• [MATERIAL]:
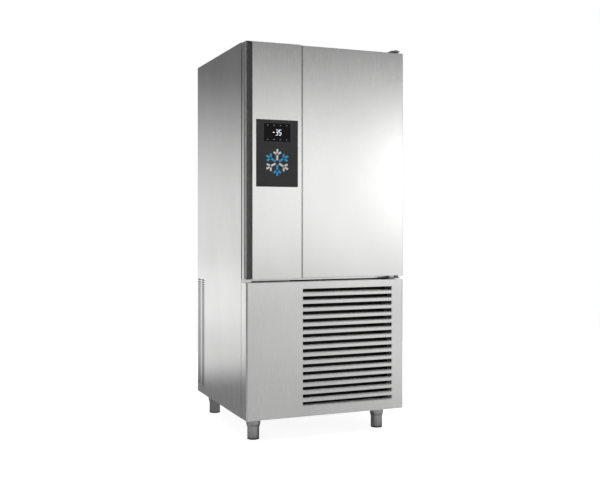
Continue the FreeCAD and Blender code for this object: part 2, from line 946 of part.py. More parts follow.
def door_insulation():
    """Foam that fills what the door's skins, caps, bushes and controls leave."""
    low = z_door_low + end_cap
    high = z_door_high - end_cap
    x_edge = x_side - outer_sheet
    core = box(-x_edge, x_edge, y_front + outer_sheet, y_door_back - outer_sheet, low, high)
    x_plug = x_cell - plug_margin - outer_sheet
    z_plug_low = z_cell_low + plug_margin + outer_sheet
    z_plug_high = z_cell_high - plug_margin - outer_sheet
    y_plug = y_door_back + plug_depth - outer_sheet
    plug = box(-x_plug, x_plug, y_door_back - 2 * outer_sheet, y_plug, z_plug_low, z_plug_high)
    above = box(x_main_left, x_side, y_front, y_door_back, z_main_high, z_door_high)
    below = box(x_main_left, x_side, y_front, y_door_back, z_door_low, z_main_low)
    core = core.cut([above, below])
    core = core.cut([door_main_skin(), door_control_strip(), door_handle_grip()])
    core = largest(core.cut([control_board(), display_window()] + hinge_bush_solids()))
    return core.fuse(plug)


def door_gasket():
    """Magnetic seal: a narrow neck on the door and a wide head that meets the cabinet."""
    x_out = x_side - seal_inset
    z_low = z_door_low + seal_rise
    z_high = z_door_high - seal_drop
    y_head = y_door_back + seal_neck_depth
    y_face = y_cabinet - contact_gap
    side = (seal_width - seal_neck) / 2
    head = ring(x_out, z_low, z_high, seal_width, y_head, y_face)
    neck = ring(x_out - side, z_low + side, z_high - side, seal_neck, y_door_back, y_head)
    return head.fuse(neck)


def ring(x_out, z_low, z_high, width, y0, y1):
    outer = box(-x_out, x_out, y0, y1, z_low, z_high)
    inner = box(-x_out + width, x_out - width, y0, y1, z_low + width, z_high - width)
    return outer.cut(inner)


def hinge_bush_solids():
    """Two plain bushes: each stands out of the door as far as its bracket."""
    half = bush_width / 2
    z_lower = z_ceiling + lower_bracket_plate + contact_gap
    z_upper = z_top - contact_gap - bush_length
    bushes = []
    for z_low in (z_lower, z_upper):
        bushes.append(
            box(hinge_x - half, hinge_x + half, hinge_y - half, hinge_y + half, z_low, z_low + bush_length)
        )
    return bushes


def hinge_bushes():
    bore = hinge_pin_radius + hinge_play
    height = z_top - z_ceiling + wall
    hole = rod(bore, height, hinge_x, hinge_y, z_ceiling - wall / 2)
    return Part.makeCompound([bush.cut(hole) for bush in hinge_bush_solids()])


# ---------------------------------------------------------------- hinge brackets on the cabinet
def top_hinge_bracket():
    x_right = x_side - bracket_side_inset
    plate = box(
        x_right - bracket_width,
        x_right,
        y_front + bracket_front_inset,
        y_cabinet + bracket_on_top,
        z_top,
        z_top + bracket_plate,
    )
    fronts = [edge for edge in plate.Edges if is_corner(edge) and edge.BoundBox.YMax < y_cabinet]
    plate = plate.makeFillet(bracket_width / 4, fronts)
    pin = rod(hinge_pin_radius, hinge_pin_reach, hinge_x, hinge_y, z_top - hinge_pin_reach)
    head = rod(hinge_pin_head, hinge_pin_head_height, hinge_x, hinge_y, z_top + bracket_plate)
    return plate.fuse([pin, head])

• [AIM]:
Copy all of the data exactly.

• [WORKED SOLUTION]:
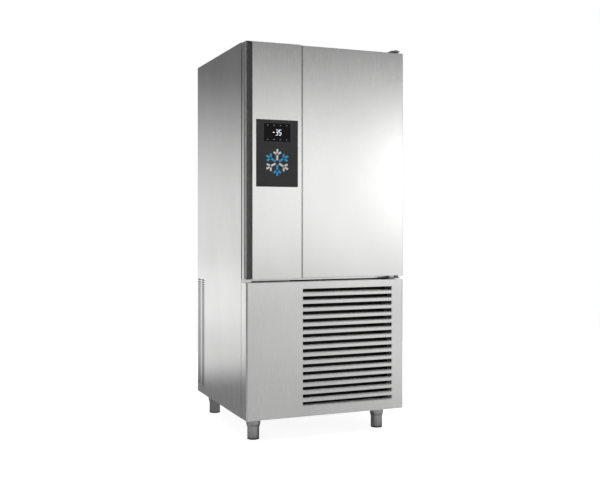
Continue the FreeCAD and Blender code for this object: part 2, from line 946 of part.py. More parts follow.
def door_insulation():
    """Foam that fills what the door's skins, caps, bushes and controls leave."""
    low = z_door_low + end_cap
    high = z_door_high - end_cap
    x_edge = x_side - outer_sheet
    core = box(-x_edge, x_edge, y_front + outer_sheet, y_door_back - outer_sheet, low, high)
    x_plug = x_cell - plug_margin - outer_sheet
    z_plug_low = z_cell_low + plug_margin + outer_sheet
    z_plug_high = z_cell_high - plug_margin - outer_sheet
    y_plug = y_door_back + plug_depth - outer_sheet
    plug = box(-x_plug, x_plug, y_door_back - 2 * outer_sheet, y_plug, z_plug_low, z_plug_high)
    above = box(x_main_left, x_side, y_front, y_door_back, z_main_high, z_door_high)
    below = box(x_main_left, x_side, y_front, y_door_back, z_door_low, z_main_low)
    core = core.cut([above, below])
    core = core.cut([door_main_skin(), door_control_strip(), door_handle_grip()])
    core = largest(core.cut([control_board(), display_window()] + hinge_bush_solids()))
    return core.fuse(plug)


def door_gasket():
    """Magnetic seal: a narrow neck on the door and a wide head that meets the cabinet."""
    x_out = x_side - seal_inset
    z_low = z_door_low + seal_rise
    z_high = z_door_high - seal_drop
    y_head = y_door_back + seal_neck_depth
    y_face = y_cabinet - contact_gap
    side = (seal_width - seal_neck) / 2
    head = ring(x_out, z_low, z_high, seal_width, y_head, y_face)
    neck = ring(x_out - side, z_low + side, z_high - side, seal_neck, y_door_back, y_head)
    return head.fuse(neck)


def ring(x_out, z_low, z_high, width, y0, y1):
    outer = box(-x_out, x_out, y0, y1, z_low, z_high)
    inner = box(-x_out + width, x_out - width, y0, y1, z_low + width, z_high - width)
    return outer.cut(inner)


def hinge_bush_solids():
    """Two plain bushes: each stands out of the door as far as its bracket."""
    half = bush_width / 2
    z_lower = z_ceiling + lower_bracket_plate + contact_gap
    z_upper = z_top - contact_gap - bush_length
    bushes = []
    for z_low in (z_lower, z_upper):
        bushes.append(
            box(hinge_x - half, hinge_x + half, hinge_y - half, hinge_y + half, z_low, z_low + bush_length)
        )
    return bushes


def hinge_bushes():
    bore = hinge_pin_radius + hinge_play
    height = z_top - z_ceiling + wall
    hole = rod(bore, height, hinge_x, hinge_y, z_ceiling - wall / 2)
    return Part.makeCompound([bush.cut(hole) for bush in hinge_bush_solids()])


# ---------------------------------------------------------------- hinge brackets on the cabinet
def top_hinge_bracket():
    x_right = x_side - bracket_side_inset
    plate = box(
        x_right - bracket_width,
        x_right,
        y_front + bracket_front_inset,
        y_cabinet + bracket_on_top,
        z_top,
        z_top + bracket_plate,
    )
    fronts = [edge for edge in plate.Edges if is_corner(edge) and edge.BoundBox.YMax < y_cabinet]
    plate = plate.makeFillet(bracket_width / 4, fronts)
    pin = rod(hinge_pin_radius, hinge_pin_reach, hinge_x, hinge_y, z_top - hinge_pin_reach)
    head = rod(hinge_pin_head, hinge_pin_head_height, hinge_x, hinge_y, z_top + bracket_plate)
    return plate.fuse([pin, head])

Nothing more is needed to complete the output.